» The task
The data below is to be returned in full and exactly.

» Supplied information
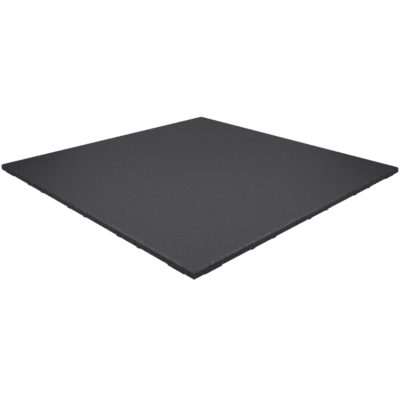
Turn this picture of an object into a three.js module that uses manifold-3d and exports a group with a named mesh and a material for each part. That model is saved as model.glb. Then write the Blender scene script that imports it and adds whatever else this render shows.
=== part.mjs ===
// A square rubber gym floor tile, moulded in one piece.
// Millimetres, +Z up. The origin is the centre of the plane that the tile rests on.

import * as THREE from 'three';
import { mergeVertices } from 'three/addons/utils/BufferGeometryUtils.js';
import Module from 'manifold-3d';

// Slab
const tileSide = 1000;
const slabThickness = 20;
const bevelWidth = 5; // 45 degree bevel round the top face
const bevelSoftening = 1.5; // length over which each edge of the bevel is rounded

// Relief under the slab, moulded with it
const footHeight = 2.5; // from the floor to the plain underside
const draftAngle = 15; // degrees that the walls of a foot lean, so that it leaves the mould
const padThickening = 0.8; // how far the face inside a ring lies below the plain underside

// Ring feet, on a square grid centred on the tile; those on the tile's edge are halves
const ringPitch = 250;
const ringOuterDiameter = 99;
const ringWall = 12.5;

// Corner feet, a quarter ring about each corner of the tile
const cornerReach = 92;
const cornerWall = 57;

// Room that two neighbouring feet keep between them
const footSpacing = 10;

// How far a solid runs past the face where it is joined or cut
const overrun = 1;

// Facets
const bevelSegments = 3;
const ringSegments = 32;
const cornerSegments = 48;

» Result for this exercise
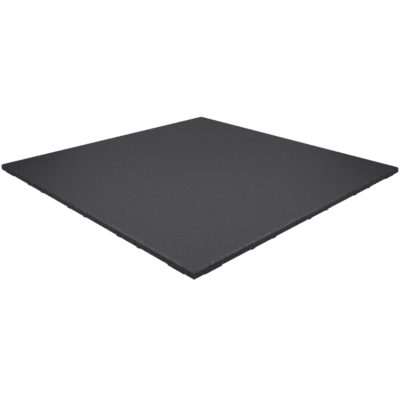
Turn this picture of an object into a three.js module that uses manifold-3d and exports a group with a named mesh and a material for each part. That model is saved as model.glb. Then write the Blender scene script that imports it and adds whatever else this render shows.
=== part.mjs ===
// A square rubber gym floor tile, moulded in one piece.
// Millimetres, +Z up. The origin is the centre of the plane that the tile rests on.

import * as THREE from 'three';
import { mergeVertices } from 'three/addons/utils/BufferGeometryUtils.js';
import Module from 'manifold-3d';

// Slab
const tileSide = 1000;
const slabThickness = 20;
const bevelWidth = 5; // 45 degree bevel round the top face
const bevelSoftening = 1.5; // length over which each edge of the bevel is rounded

// Relief under the slab, moulded with it
const footHeight = 2.5; // from the floor to the plain underside
const draftAngle = 15; // degrees that the walls of a foot lean, so that it leaves the mould
const padThickening = 0.8; // how far the face inside a ring lies below the plain underside

// Ring feet, on a square grid centred on the tile; those on the tile's edge are halves
const ringPitch = 250;
const ringOuterDiameter = 99;
const ringWall = 12.5;

// Corner feet, a quarter ring about each corner of the tile
const cornerReach = 92;
const cornerWall = 57;

// Room that two neighbouring feet keep between them
const footSpacing = 10;

// How far a solid runs past the face where it is joined or cut
const overrun = 1;

// Facets
const bevelSegments = 3;
const ringSegments = 32;
const cornerSegments = 48;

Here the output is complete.